EU-Grundrechtsagentur: „Jetzt handeln“
Auch die EU-Grundrechtsagentur (FRA) rief die EU auf, ihre Flüchtlingspolitik zu ändern. „Wir müssen jetzt handeln, um ein Gleichgewicht zu finden zwischen unseren Grenzkontrollrechten und den Bedürfnissen und Rechten der Migranten“, betonte FRA-Direktor Morten Kjaerum in einer Aussendung. Konkret forderte er, dass Fischer künftig nicht mehr bestraft werden sollen, wenn sie in Seenot geratene Migranten retten.
Ärger über Deutschland
In der EU-Kommission ist man verärgert und irritiert über Deutschland, das erneut das Thema der Armutseinwanderung in die EU-Debatte einbrachte - also von Bulgaren und Rumänen, die angeblich nach Deutschland kommen, um Geld aus den Sozialsystemen zu beantragen. Friedrich sprach von „Leistungserschleichung“.

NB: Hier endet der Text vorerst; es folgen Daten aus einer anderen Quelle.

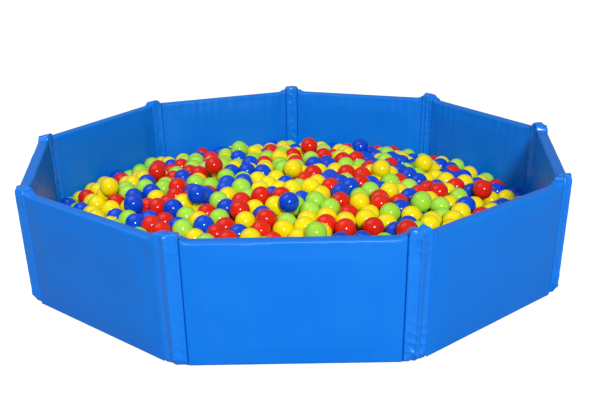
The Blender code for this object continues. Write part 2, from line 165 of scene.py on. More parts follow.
def makeVinyl(name):
    look, grain = vinyls[name], vinylGrain
    skin = Skin(name)
    clouds = skin.noise(grain["cloudPerMetre"], grain["cloudDetail"])
    smears = skin.noise(grain["smearPerMetre"], grain["smearDetail"], skin.stretched(grain["smearStretch"]))
    dust = (clouds - grain["dustFrom"]) * grain["dustCloud"] + (smears - middling) * grain["dustSmear"]
    pebbles = skin.cells(grain["grainPerMetre"], "SMOOTH_F1")
    wave = skin.noise(grain["smearPerMetre"], grain["waveDetail"])
    wear = (clouds - middling) * grain["wearCloud"] + (smears - middling) * grain["wearSmear"]
    skin.set(Base_Color=skin.mixed(dust.clamped() * grain["dustMost"], look["colour"], look["pale"]))
    skin.set(Roughness=wear + look["rough"], Specular_IOR_Level=look["shine"], IOR=grain["ior"])
    skin.bump(pebbles + wave * grain["grainWave"], grain["grainHeight"], grain["grainStrength"])
    return skin.material


# balls: moulded plastic, each a little lighter or darker than the next
ballShades = {
    "yellow": dict(colour=(0.95, 0.82, 0.0, 1), deep=(0.91, 0.72, 0.0, 1)),
    "red": dict(colour=(0.80, 0.020, 0.004, 1), deep=(0.68, 0.010, 0.002, 1)),
    "blue": dict(colour=(0.0, 0.075, 0.71, 1), deep=(0.0, 0.050, 0.57, 1)),
    "green": dict(colour=(0.42, 0.82, 0.075, 1), deep=(0.34, 0.72, 0.035, 1)),
}
ballSkin = dict(
    rough=0.12, ior=1.42, eachRough=0.05, streakRough=0.08, eachDeep=0.75, streakDeep=0.5, streakFrom=0.4,
    streakPerMetre=90, streakDetail=3.0, peelPerMetre=240, peelDetail=2.0,
    peelHeight=0.00003, peelStrength=0.5,
)


def makeBallSkin(colour):
    look, feel = ballShades[colour], ballSkin
    skin = Skin("ball" + colour.capitalize())
    each = skin.add("NewGeometry", {}, {}, "Random Per Island")
    streaks = skin.noise(feel["streakPerMetre"], feel["streakDetail"])
    deep = (each * feel["eachDeep"] + (streaks - feel["streakFrom"]) * feel["streakDeep"]).clamped()
    rough = each * feel["eachRough"] + (streaks - middling) * feel["streakRough"] + feel["rough"]
    skin.set(Base_Color=skin.mixed(deep, look["colour"], look["deep"]), Roughness=rough, IOR=feel["ior"])
    skin.bump(skin.noise(feel["peelPerMetre"], feel["peelDetail"]), feel["peelHeight"], feel["peelStrength"])
    return skin.material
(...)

Die EU-Kommission nannte diese Darstellung „überzogen“ und verlangte Zahlen als Beweise. Der Ärger entlud sich ganz undiplomatisch. EU-Justizkommissarin Viviane Reding bescheinigte Friedrich „Bierzelt-Aussagen“ - etwa um am Stammtisch Wähler zu begeistern. In der politischen Debatte seien aber Sachargumente gefragt, so Reding.
Enttäuschung nach Ministertreffen
Bei der Flüchtlingspolitik enttäuschen die EU-Staaten Menschenrechtler wie etwa jene von Pro Asyl. Diese fordern, die Abschottungspolitik aufzugeben. „Die Schleuserkriminalität ist eine Folge der für Flüchtlinge verschlossenen EU-Grenze“, kritisierte Pro Asyl.
Das Treffen der Innenminister rief auch im EU-Parlament Enttäuschung hervor. Der Fraktionschef der Sozialdemokraten im Europaparlament, Hannes Swoboda, sagte im RBB-Inforadio, es gebe viele Politiker, die alles bedauerten, aber wirkliche Lösungen verhinderten: „Die Krokodilstränen, die viele jetzt vergießen, sind zynisch.“ Im EU-Parlament hofft man darauf, dass das Flüchtlingsthema auf die Agenda des EU-Gipfels Ende Oktober kommt.
Die EU-Kommission hält die Sorge Deutschlands jedoch für unbegründet. Malmström sprach von teils „stark übertriebenen“ Bedenken.